Exercise objective ->
Quote the whole listing verbatim.

Collected data ->
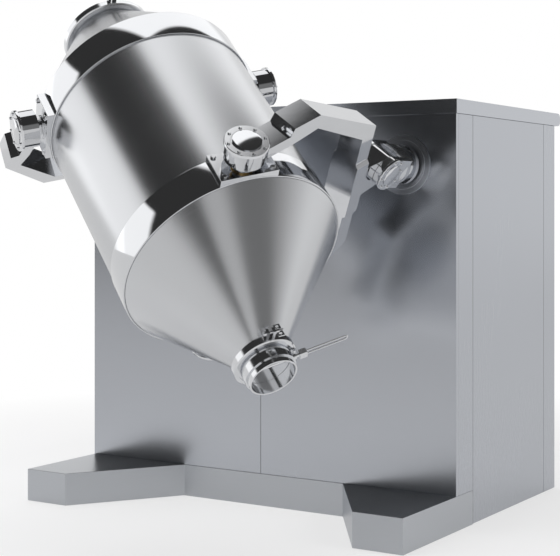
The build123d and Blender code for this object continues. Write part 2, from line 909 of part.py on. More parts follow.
def saddle_bolts(centre, axis_angle):
    """Hexagon-headed bolts at the corners of both saddles."""
    x = saddle_half_length - saddle_bolt_inset_x
    y = band_width / 2 - saddle_bolt_inset_y
    solids = []
    for frame in saddle_frames(centre, axis_angle):
        for sx in (-1, 1):
            for sy in (-1, 1):
                head = extrude(RegularPolygon(saddle_bolt_flats / 2, 6, major_radius=False), saddle_bolt_head)
                solids.append(frame.location * Pos(sx * x, sy * y, saddle_face) * head)
    return placed(drum_frame, solids)


valve_top = outlet_face - gasket_thickness
valve_bottom = valve_top - valve_body_length
valve_centre = (valve_top + valve_bottom) / 2
port_lid_seat = port_face + gasket_thickness
outlet_location = drum_frame.location * Pos(0, outlet_offset, 0)
handle_start = outlet_flange_radius + clamp_gap + clamp_wall + 2


def port_gasket():
    return [drum_frame.location * tube(port_flange_radius - 2, port_radius - drum_wall, port_face, port_lid_seat)]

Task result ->
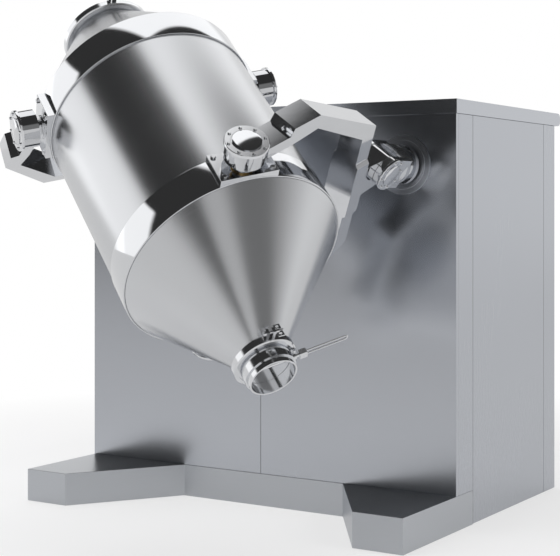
The build123d and Blender code for this object continues. Write part 2, from line 909 of part.py on. More parts follow.
def saddle_bolts(centre, axis_angle):
    """Hexagon-headed bolts at the corners of both saddles."""
    x = saddle_half_length - saddle_bolt_inset_x
    y = band_width / 2 - saddle_bolt_inset_y
    solids = []
    for frame in saddle_frames(centre, axis_angle):
        for sx in (-1, 1):
            for sy in (-1, 1):
                head = extrude(RegularPolygon(saddle_bolt_flats / 2, 6, major_radius=False), saddle_bolt_head)
                solids.append(frame.location * Pos(sx * x, sy * y, saddle_face) * head)
    return placed(drum_frame, solids)


valve_top = outlet_face - gasket_thickness
valve_bottom = valve_top - valve_body_length
valve_centre = (valve_top + valve_bottom) / 2
port_lid_seat = port_face + gasket_thickness
outlet_location = drum_frame.location * Pos(0, outlet_offset, 0)
handle_start = outlet_flange_radius + clamp_gap + clamp_wall + 2


def port_gasket():
    return [drum_frame.location * tube(port_flange_radius - 2, port_radius - drum_wall, port_face, port_lid_seat)]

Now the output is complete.